# Colorado Hunt/Bear Tracks/Elk/Deer



## cowgirl4753 (Aug 3, 2012)

Wow gorgeous country! And what a great elk and mulies! Definitely jealous
_Posted via Mobile Device_


----------



## Spotted (Sep 19, 2012)

Wow! thats a beautiful country. Congrats on your Elk and deer. Would love to do that


----------



## Painted Horse (Dec 29, 2006)

For Fun.


----------



## Cacowgirl (Feb 19, 2011)

Great pics. Thanks for sharing-happy eating!


----------



## MHFoundation Quarters (Feb 23, 2011)

Super jealous! Definitely something on my bucket list to do.


----------



## Wallee (Mar 7, 2012)

Looks like a blast! I bet you enjoyed it, and looks like you will be eating good for a while!


----------



## Fulford15 (Oct 17, 2012)

Great pics, congrats!! How are your horses with the gun? I would really like to go out on a horse, lots of hunting where I am. I am always seeing wolf, elk, deer, etc tracks in the snow.


----------



## huntfishnride (Jan 25, 2012)

Some horses are more bothered by gunshots than others. Like anything else they just have to get used to it. I have never had one buck or anything, but we have a few that you better be holding onto when you shoot or have them tied or you will be walking back to camp. Most of them know what is going on as soon as you pull the gun out and they aren't bothered at all. We have a couple we have used for a long time that actually get excited in anticipation when you chamber around just like a hunting dog does.

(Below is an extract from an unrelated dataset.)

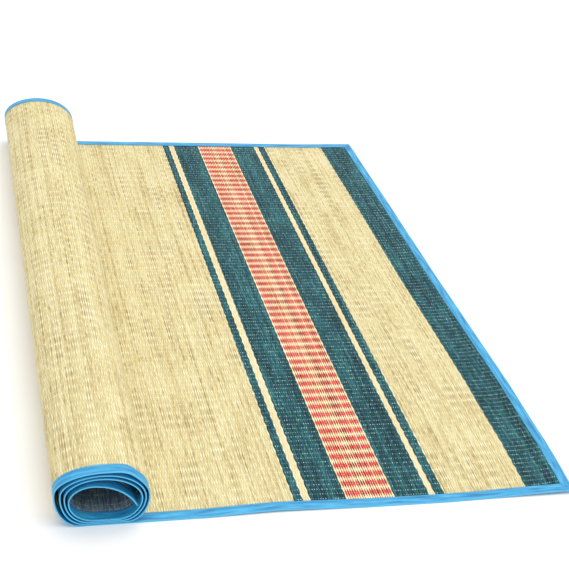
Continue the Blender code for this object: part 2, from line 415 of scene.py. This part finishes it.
def reedMaterial():
    # Dried sedge reeds, natural and dyed, woven flat on white cotton: matt with a slight waxy
    # shine. Each reed keeps its own tone, widens between warps and dips under every second
    # one, so wide and narrow reeds alternate and the cotton shows as small dots.
    material, tree, shader = newMaterial("woven sedge reed")
    pairMm = 2.0 * weave["reedPitch"]
    repeatMm = 2.0 * weave["warpSpacing"]
    uv = addNode(tree, "UVMap", {"uv_map": "weaveCount"})
    counts = addNode(tree, "SeparateXYZ", None, {0: uv})
    pairs, repeats = counts.outputs[0], counts.outputs[1]

    turn = addNode(tree, "Math", {"operation": "MULTIPLY"}, {0: repeats, 1: 2.0 * np.pi})
    swing = addNode(tree, "Math", {"operation": "COSINE"}, {0: turn})
    shifted = addNode(tree, "Math", {"operation": "SUBTRACT"}, {0: pairs, 1: 0.25})
    fromEven = addNode(tree, "Math", {"operation": "PINGPONG"}, {0: shifted, 1: 0.5})
    redMiddle = sum(redStripe) / 2.0 / pairMm
    redHalf = (redStripe[1] - redStripe[0]) / 2.0 / pairMm
    redZone = addNode(tree, "Math", {"operation": "COMPARE"}, {0: pairs, 1: redMiddle, 2: redHalf})
    swingShare = addNode(tree, "Math", {"operation": "MULTIPLY_ADD"},
                         {0: redZone, 1: weave["redSwing"], 2: weave["wideShare"]})
    edge = addNode(tree, "Math", {"operation": "MULTIPLY_ADD"}, {0: swing, 1: swingShare, 2: 0.25})
    edge = addNode(tree, "Math", {"operation": "MULTIPLY_ADD"}, {0: redZone, 1: -weave["redExtra"], 2: edge})
    ahead = addNode(tree, "Math", {"operation": "ADD"}, {0: pairs, 1: 0.25})
    evenMiddle = addNode(tree, "Math", {"operation": "FLOOR"}, {0: ahead})
    for start, end in widePale:
        middle = (start + end) / 2.0 / pairMm - 0.25
        wide = addNode(tree, "Math", {"operation": "COMPARE"},
                       {0: evenMiddle, 1: middle, 2: (end - start) / 2.0 / pairMm})
        edge = addNode(tree, "Math", {"operation": "MULTIPLY_ADD"},
                       {0: wide, 1: weave["paleExtra"], 2: edge})
    isOdd = addNode(tree, "Math", {"operation": "GREATER_THAN"}, {0: fromEven, 1: edge})
    pastEdge = addNode(tree, "Math", {"operation": "SUBTRACT"}, {0: fromEven, 1: edge})
    fromGroove = addNode(tree, "Math", {"operation": "ABSOLUTE"}, {0: pastEdge})
    half = addNode(tree, "Math", {"operation": "MULTIPLY"}, {0: isOdd, 1: 0.5})
    nearest = addNode(tree, "Math", {"operation": "SUBTRACT"}, {0: ahead, 1: half})
    nearest = addNode(tree, "Math", {"operation": "FLOOR"}, {0: nearest})
    reedCount = addNode(tree, "Math", {"operation": "ADD"}, {0: nearest, 1: half})

    # which stripe the reed belongs to: 1 in its dye, 0 in the others
    reedMiddle = addNode(tree, "Math", {"operation": "ADD"}, {0: reedCount, 1: 0.25})
    dyed = {"green": 0.0, "red": 0.0, "pale": 0.0, "blueLitGrey": 0.0}
    for start, end, dye in stripes:
        inside = addNode(tree, "Math", {"operation": "COMPARE"},
                         {0: reedMiddle, 1: (start + end) / 2.0 / pairMm, 2: (end - start) / 2.0 / pairMm})
        dyed[dye] = addNode(tree, "Math", {"operation": "ADD"}, {0: inside, 1: dyed[dye]})

    # each reed's own tone, and noises stretched along the reeds
    reedSeed = addNode(tree, "TexWhiteNoise", {"noise_dimensions": "1D"}, {"W": reedCount})
    lengths = addNode(tree, "Math", {"operation": "MULTIPLY_ADD"},
                      {0: repeats, 1: repeatMm / reedLength, 2: reedSeed})
    lengths = addNode(tree, "Math", {"operation": "FLOOR"}, {0: lengths})
    reedKey = addNode(tree, "CombineXYZ", None, {0: reedCount, 1: lengths})
    tone = addNode(tree, "TexWhiteNoise", {"noise_dimensions": "2D"}, {"Vector": reedKey})
    noises = {}
    for pattern, (sizeS, sizeY, detail, roughness) in grain.items():
        scaled = addNode(tree, "Mapping", None,
                         {"Vector": uv, "Scale": (pairMm / sizeS, repeatMm / sizeY, 1.0)})
        noises[pattern] = addNode(tree, "TexNoise", {"noise_dimensions": "2D"},
                                  {"Vector": scaled, "Scale": 1.0, "Detail": detail, "Roughness": roughness})
    mixed = addNode(tree, "Math", {"operation": "MULTIPLY_ADD"},
                    {0: tone, 1: spread["tone"], 2: -spread["tone"] / 2.0})
    mixed = addNode(tree, "Math", {"operation": "ADD"}, {0: mixed, 1: noises["streaks"]})
    shade = addNode(tree, "Math", {"operation": "MULTIPLY_ADD"},
                    {0: noises["patches"], 1: spread["patches"], 2: -spread["patches"] / 2.0})
    shade = addNode(tree, "Math", {"operation": "ADD"}, {0: mixed, 1: shade})

    # in the natural parts one of the two reeds of a pair is often the darker one
    dull = addNode(tree, "Math", {"operation": "MULTIPLY_ADD"},
                   {0: noises["dullReeds"], 1: spread["dullReeds"], 2: -spread["dullReeds"] / 2.0})
    parity = addNode(tree, "Math", {"operation": "SUBTRACT"}, {0: isOdd, 1: 0.5})
    naturalShade = addNode(tree, "Math", {"operation": "MULTIPLY_ADD"}, {0: dull, 1: parity, 2: shade})

    colours = {}
    for dye, stops in dyes.items():
        lightness = naturalShade if dye == "natural" else shade
        colours[dye] = setStops(addNode(tree, "ValToRGB", None, {0: lightness}), stops).outputs[0]
    hue = addNode(tree, "MapRange", None,
                  {0: noises["twoGreens"], 1: greenTurn[0], 2: greenTurn[1], 3: 0.0, 4: 1.0})
    green = addNode(tree, "Mix", {"data_type": "RGBA"}, {0: hue, 6: colours["teal"], 7: colours["navy"]})
    red = addNode(tree, "Mix", {"data_type": "RGBA"}, {0: isOdd, 6: colours["pale"], 7: colours["red"]})
    body = colours["natural"]
    for dye, colour in (("green", green.outputs[2]), ("red", red.outputs[2]),
                        ("pale", colours["pale"]), ("blueLitGrey", colours["blueLitGrey"])):
        body = addNode(tree, "Mix", {"data_type": "RGBA"}, {0: dyed[dye], 6: body, 7: colour}).outputs[2]

    # dark lines where reeds meet
    shadow = addNode(tree, "MapRange", {"interpolation_type": "SMOOTHSTEP"},
                     {0: fromGroove, 1: 0.0, 2: groove["reach"], 3: groove["darkness"], 4: 1.0})
    body = addNode(tree, "Mix", {"data_type": "RGBA", "blend_type": "MULTIPLY"},
                   {0: 1.0, 6: body, 7: shadow})

    # cotton dots, on the narrow reeds of each warp row
    sideways = addNode(tree, "Math", {"operation": "SUBTRACT"}, {0: fromEven, 1: 0.25})
    sideways = addNode(tree, "Math", {"operation": "MULTIPLY"}, {0: sideways, 1: swing})
    alongReed = addNode(tree, "Math", {"operation": "ABSOLUTE"}, {0: swing})
    none, full = cottonDots["length"]
    dotLength = addNode(tree, "MapRange", {"interpolation_type": "SMOOTHSTEP"},
                        {0: sideways, 1: none, 2: full, 3: 0.0, 4: 1.0})
    none, full = cottonDots["width"]
    dotWidth = addNode(tree, "MapRange", {"interpolation_type": "SMOOTHSTEP"},
                       {0: alongReed, 1: none, 2: full, 3: 0.0, 4: 1.0})
    dots = addNode(tree, "Math", {"operation": "MULTIPLY"}, {0: dotLength, 1: dotWidth})
    warpCount = addNode(tree, "Math", {"operation": "MULTIPLY_ADD"}, {0: repeats, 1: 2.0, 2: 0.5})
    warpCount = addNode(tree, "Math", {"operation": "FLOOR"}, {0: warpCount})
    dotKey = addNode(tree, "CombineXYZ", None, {0: reedCount, 1: warpCount})
    dotSeed = addNode(tree, "TexWhiteNoise", {"noise_dimensions": "2D"}, {"Vector": dotKey})
    dotShow = addNode(tree, "MapRange", None,
                      {0: dotSeed, 1: 0.0, 2: 1.0, 3: cottonDots["faintest"], 4: 1.0})
    dotShow = addNode(tree, "Math", {"operation": "POWER"}, {0: dotShow, 1: cottonDots["contrast"]})
    dotShow = addNode(tree, "Math", {"operation": "MULTIPLY"}, {0: dotShow, 1: dots})
    cotton = addNode(tree, "Mix", {"data_type": "RGBA"},
                     {0: dyed["green"], 6: linearColour(cottonDots["onNatural"]),
                      7: linearColour(cottonDots["onGreen"])})
    body = addNode(tree, "Mix", {"data_type": "RGBA"},
                   {0: dotShow, 6: body.outputs[2], 7: cotton.outputs[2]})
    tree.links.new(body.outputs[2], shader.inputs["Base Color"])

    roundness = addNode(tree, "MapRange", {"interpolation_type": "SMOOTHSTEP"},
                        {0: fromGroove, 1: 0.0, 2: groove["rounding"], 3: 0.0, 4: 1.0})
    height = addNode(tree, "Math", {"operation": "MULTIPLY_ADD"},
                     {0: dots, 1: cottonDots["raised"], 2: roundness})
    bump = addNode(tree, "Bump", None, {"Height": height, "Strength": 0.6, "Distance": 0.0003})
    tree.links.new(bump.outputs[0], shader.inputs["Normal"])
    shader.inputs["Roughness"].default_value = 0.66
    shader.inputs["Specular IOR Level"].default_value = 0.2
    return material


panel = reedPanel()
panel.data.materials.append(reedMaterial())
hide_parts("woven_panel")
print("woven panel ready:", len(panel.data.polygons), "faces")

# Blue tape, folded over the mat's edge and sewn. Millimetres.
tape = {
    "thickness": 0.4,
    "station": 3.0,         # along the tape
    "mitreGap": 0.2,
    "mitreReach": 60.0,     # the ends' slant dies out over this length
    "pucker": 6.8,          # from one pucker of the sewn edge to the next
    "puckerDepth": 0.45,
    "puckerHeight": 0.12,
    "foldPucker": 0.8,      # how far the fold itself puckers, wound tight inside the roll
    "foldPuckerFrom": 1500.0,
    "foldPuckerReach": 200.0,
    "cornerCalm": 40.0,     # the puckers die out this near to a corner
    "spacingDrift": 1.7,    # how unevenly they follow each other, over the next length
    "spacingReach": 23.0,
    "depthReach": 61.0,     # over which they grow and shrink
    "crease": (45.0, 2.5),  # long and wide
    "foldLight": (2.0, 9.0),     # painted highlight on the lit fold: from the fold, fully and no longer
    "foldLightShare": 0.75,
    # painted shade in the crease hollows up to painted light on their ridges
    "creaseShadeAndLight": ((0.25, "#1d74a8"), (0.50, "#2f9acd"), (0.75, "#4cb6e2")),
    "foldLightBlue": "#5dc6f2",
}


def tapeProfile(radius):
    # The folded tape in cross-section, from its upper free edge round the fold to the lower:
    # two level runs and a half circle. Gives the depth in from the mat's edge, and off.
    run = np.array([1.0, 0.93, 0.75, 0.5, 0.25, 0.1])
    fold = mat["boundThickness"] / 2.0
    depth = fold + (mat["tapeWidth"] - fold) * run
    angle = np.linspace(0.0, np.pi, 8)
    around = fold - radius * np.sin(angle)
    off = radius * np.cos(angle)
    return (np.concatenate((depth, around, depth[::-1])),
            np.concatenate((depth * 0.0 + radius, off, depth * 0.0 - radius)))


def foldedTape(name, alongS, atStart):
    # A tape along one edge: the cross-section carried along the edge, its ends slanted to
    # meet the next tape in a mitre, its free edges drawn in a little at every stitch.
    span = mat["length"] if alongS else mat["width"]
    along = np.linspace(0.0, span, int(span / tape["station"]) + 1)[:, None]
    fade = smooth(1.0 - np.minimum(along, span - along) / tape["cornerCalm"])
    drift = tape["spacingDrift"] * np.sin(along / tape["spacingReach"])
    wave = np.sin(2.0 * np.pi * along / tape["pucker"] + drift)
    wave = wave * (0.6 + 0.4 * np.sin(along / tape["depthReach"] + 1.0)) * (1.0 - fade)
    grids = []
    for radius in (mat["boundThickness"] / 2.0, mat["boundThickness"] / 2.0 - tape["thickness"]):
        depth, off = tapeProfile(radius)
        depth, off = depth[None, :], off[None, :]
        free = (depth / mat["tapeWidth"]) ** 6
        depthHere = depth + tape["puckerDepth"] * wave * free
        if alongS:
            tight = smooth((along - tape["foldPuckerFrom"]) / tape["foldPuckerReach"])
            depthHere = depthHere + tape["foldPucker"] * wave * tight * (1.0 - depth / mat["tapeWidth"])
        offHere = off + np.sign(off) * tape["puckerHeight"] * wave * free
        slant = depthHere + tape["mitreGap"]
        reach = tape["mitreReach"]
        place = along + slant * np.clip(1.0 - along / reach, 0.0, 1.0)
        place = place - slant * np.clip(1.0 - (span - along) / reach, 0.0, 1.0)
        edge = depthHere if atStart else (mat["width"] if alongS else mat["length"]) - depthHere
        grids.append(matPoint(place, edge, offHere) if alongS else matPoint(edge, place, offHere))
    around = np.linspace(-1.0, 1.0, depth.size)[None, :] * mat["tapeWidth"]
    measures = np.stack(np.broadcast_arrays(along, around), axis=-1) / 1000.0
    made = sheetMesh(name, grids[0], grids[1], measures, "tapeMeasure")
    return made


def tapeMaterial():
    # Bright blue polyester tape, tightly woven: smooth, a little shiny, with painted shade in its creases,
    # painted light on their ridges and a painted highlight along its fold.
    material, tree, shader = newMaterial("woven polyester tape")
    uv = addNode(tree, "UVMap", {"uv_map": "tapeMeasure"})
    long, wide = tape["crease"]
    creaseMap = addNode(tree, "Mapping", None, {"Vector": uv, "Scale": (1000.0 / long, 1000.0 / wide, 1.0)})
    creases = addNode(tree, "TexNoise", {"noise_dimensions": "2D"},
                      {"Vector": creaseMap, "Scale": 1.0, "Detail": 3.0})
    # painted shade and light of the creases: the blue darker where the crease noise is low, lighter where it
    # is high
    blue = setStops(addNode(tree, "ValToRGB", None, {0: creases}), tape["creaseShadeAndLight"])
    around = addNode(tree, "SeparateXYZ", None, {0: uv})
    fromFold = addNode(tree, "Math", {"operation": "ABSOLUTE"}, {0: around.outputs[1]})
    # painted highlight: the tape paler blue along its fold, where the light falls on it
    fully, noLonger = tape["foldLight"]
    foldLight = addNode(tree, "MapRange", {"interpolation_type": "SMOOTHSTEP"},
                   {0: fromFold, 1: fully / 1000.0, 2: noLonger / 1000.0, 3: tape["foldLightShare"], 4: 0.0})
    blue = addNode(tree, "Mix", {"data_type": "RGBA"},
                   {0: foldLight, 6: blue, 7: linearColour(tape["foldLightBlue"])})
    tree.links.new(blue.outputs[2], shader.inputs["Base Color"])
    bump = addNode(tree, "Bump", None, {"Height": creases, "Strength": 0.4, "Distance": 0.0006})
    tree.links.new(bump.outputs[0], shader.inputs["Normal"])
    shader.inputs["Roughness"].default_value = 0.45
    return material


blueTape = tapeMaterial()
for name, node, alongS, atStart in (("frontTape", "binding_front", True, True),
                                    ("backTape", "binding_back", True, False),
                                    ("flatEndTape", "binding_flat_end", False, True),
                                    ("rolledEndTape", "binding_rolled_end", False, False)):
    made = foldedTape(name, alongS, atStart)
    made.data.materials.append(blueTape)
    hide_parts(node)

Really I have seen more issues result from the blood and dead animals than gunshots. Some of our horses have required zero training of any kind they just naturally aren't bothered, and we have one of our best horses that goes completely mad when he smells blood. So much so that we don't even take him hunting anymore. He is an exceptional trail horse, he will go anywhere you point him, you can put any level of rider on him and he will go all day, but take him anywhere near a dead animal or blood and he goes nuts. We even fed him for about three months on an old bloody cow hide, and he still went berserk on the next hunt.


----------